Now, that bid is wobbling. FIFA’s inspection team quietly expressed concerns last month about relying on a 'theoretical' stadium, and the FA has started floating Wembley as a backup venue. Meanwhile, local businesses near the proposed site—many of whom took out loans anticipating a tourism boom—are panicking. 'We were promised jobs, investment, a lifeline,' says Amina Khan, who runs a café on Chester Road. 'Now? Nothing but empty talk.'
The Fan Rebellion
Matchgoing supporters, already disillusioned by a decade of Glazer-era mismanagement, are reaching breaking point.
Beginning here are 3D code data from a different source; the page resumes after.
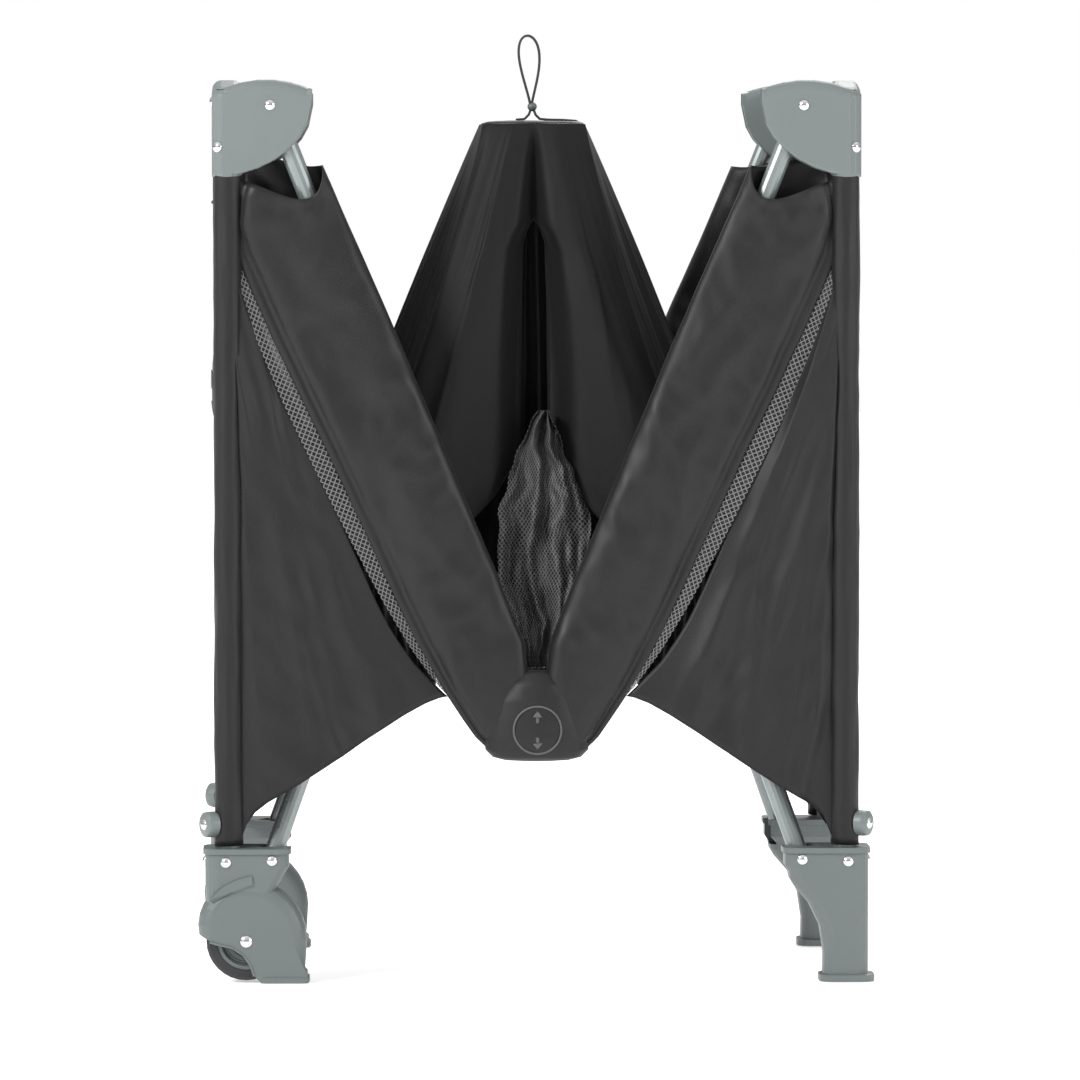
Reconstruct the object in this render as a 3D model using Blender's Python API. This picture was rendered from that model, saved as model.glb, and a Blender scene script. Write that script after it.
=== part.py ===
"""Folding playpen, half folded: posts, top rails that break at centre latches, and a base that rises.

Metres, +Z up. The origin is on the floor, under the middle of the object's box. Long sides run along X.
Corner signs (sx, sy) are -1 for left or front and +1 for right or back. Every corner piece is designed
once with its post on the Z axis and its arms along +X and +Y, then mirrored into its corner.
"""

import math

import bmesh
import bpy
from mathutils import Matrix, Vector

# Linkage. Rails and base tubes all stand at the same angle, so every joint turns by the same amount.
FOLD = math.radians(68.5)
LONG_RAIL = 0.5547
SHORT_RAIL = 0.2563
LATCH_HALF = 0.020
CORNER_ARM = 0.0357
FOOT_ARM = 0.040
RAIL_PIVOT_Z = 0.739
BASE_PIVOT_Z = 0.103

# Tubes and pins
POST_RADIUS = 0.0095
POST_BORE = 0.0098
POST_BOTTOM = 0.0885
POST_TOP = 0.748
TUBE_RADIUS = 0.008
TUBE_WALL = 0.0012
TUBE_OVERRUN = 0.0072
PIN_RADIUS = 0.003
PIN_HOLE = 0.0033
OPEN_PIVOT_HOLE = 0.0042
CHANNEL_HALF = 0.0092
PIVOT_ROOM = 0.0125

# Corner casting
ARM_HALF = 0.013
ARM_REACH = 0.071
CASTING_TOP = 0.757
CASTING_BOTTOM = 0.6755
CHANNEL_START = 0.016
CHANNEL_TOP = 0.7505

# Feet and wheels
FOOT_OUT = 0.0197
FOOT_HALF = 0.0190
FOOT_BACK = 0.034
RIM_BOTTOM = 0.1083
RIM_TOP = 0.1127
SOLE_REACH = 0.025
WHEEL_X = 0.0147
WHEEL_Z = 0.035
TYRE_RADIUS = 0.0335
TYRE_HALF = 0.011
RIM_RADIUS = 0.0245
AXLE_RADIUS = 0.004
HOOD_RADIUS = 0.0512
HOOD_CAVITY = 0.0365
CAVITY_HALF = 0.0125

# Latch and hub
LATCH_REACH = 0.037
LATCH_BELOW = 0.018
LATCH_ABOVE = 0.014
LATCH_SIDE = 0.0135
BUTTON_RADIUS = 0.007
HUB_TOP = 0.7175

# Soft goods
COVER_START = 0.080
COVER_STOP = 0.035
COVER_HALF = 0.012
COVER_HOLE = 0.0085
CLOTH = 0.003
STRAP_TOP = 0.7965

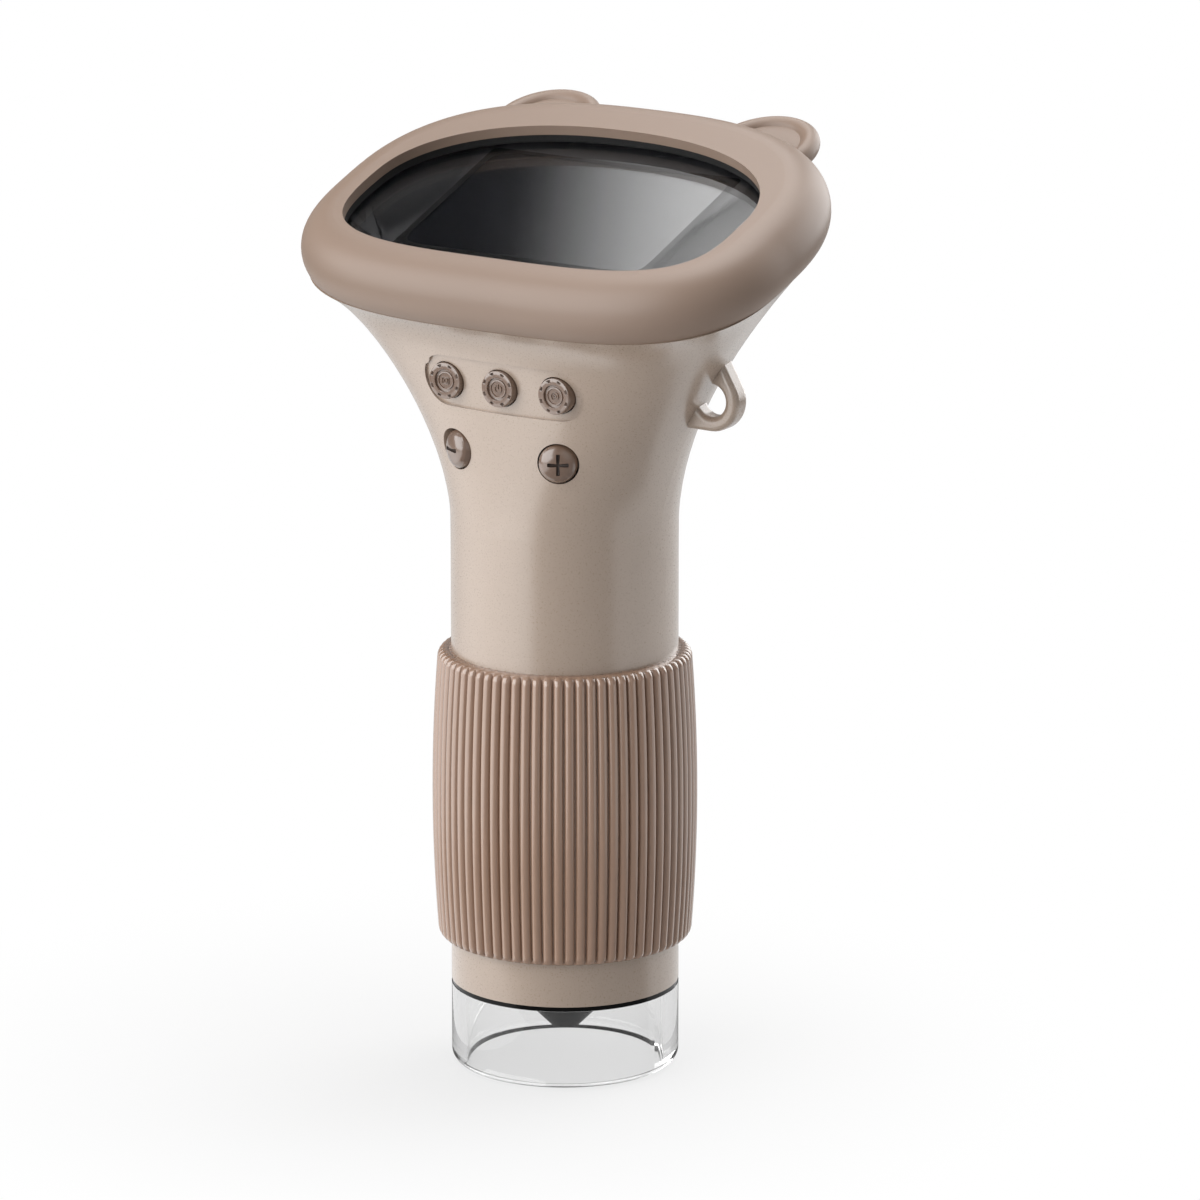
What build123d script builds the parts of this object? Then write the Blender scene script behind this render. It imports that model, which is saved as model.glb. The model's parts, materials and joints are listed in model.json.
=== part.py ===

The 1958, a militant fan group, has plastered murals near the stadium site accusing the board of 'betrayal.' Even moderate voices like the Manchester United Supporters’ Trust (MUST) are demanding transparency. 'They sold us a future they can’t deliver,' MUST CEO Duncan Drasdo told me. 'Every month of delay adds millions to the cost. Who pays for that? Ticket prices will skyrocket.'
Complicating matters: Ratcliffe’s INEOS group owns French club Nice, and UEFA’s multi-club ownership rules could force him to dilute his United stake if they qualify for the same European competition. Some fans now suspect the stadium delays are a convenient excuse to avoid heavy spending—on both the squad and infrastructure. 'It’s asset stripping by another name,' claims lifelong fan Pete Boyle, who runs the influential United We Stand fanzine.
What Happens Next?
A make-or-break autumn for the project
All eyes are on September 12, when Trafford Council’s planning committee meets again. Ratcliffe’s team has tabled a revised proposal—scrapping the retractable roof (saving £300m) and reducing capacity to 85,000—but it’s a hard sell. Councillors want guarantees on affordable housing quotas and noise mitigation, while contractors warn even a scaled-back version won’t open before 2031.
The broader question is whether United’s brand can survive another decade in a crumbling stadium while rivals lap them. As one Premier League executive (who asked not to be named) put it: 'You can’t monetize nostalgia forever.' For a club that prides itself on being the biggest in the world, that might be the hardest truth of all.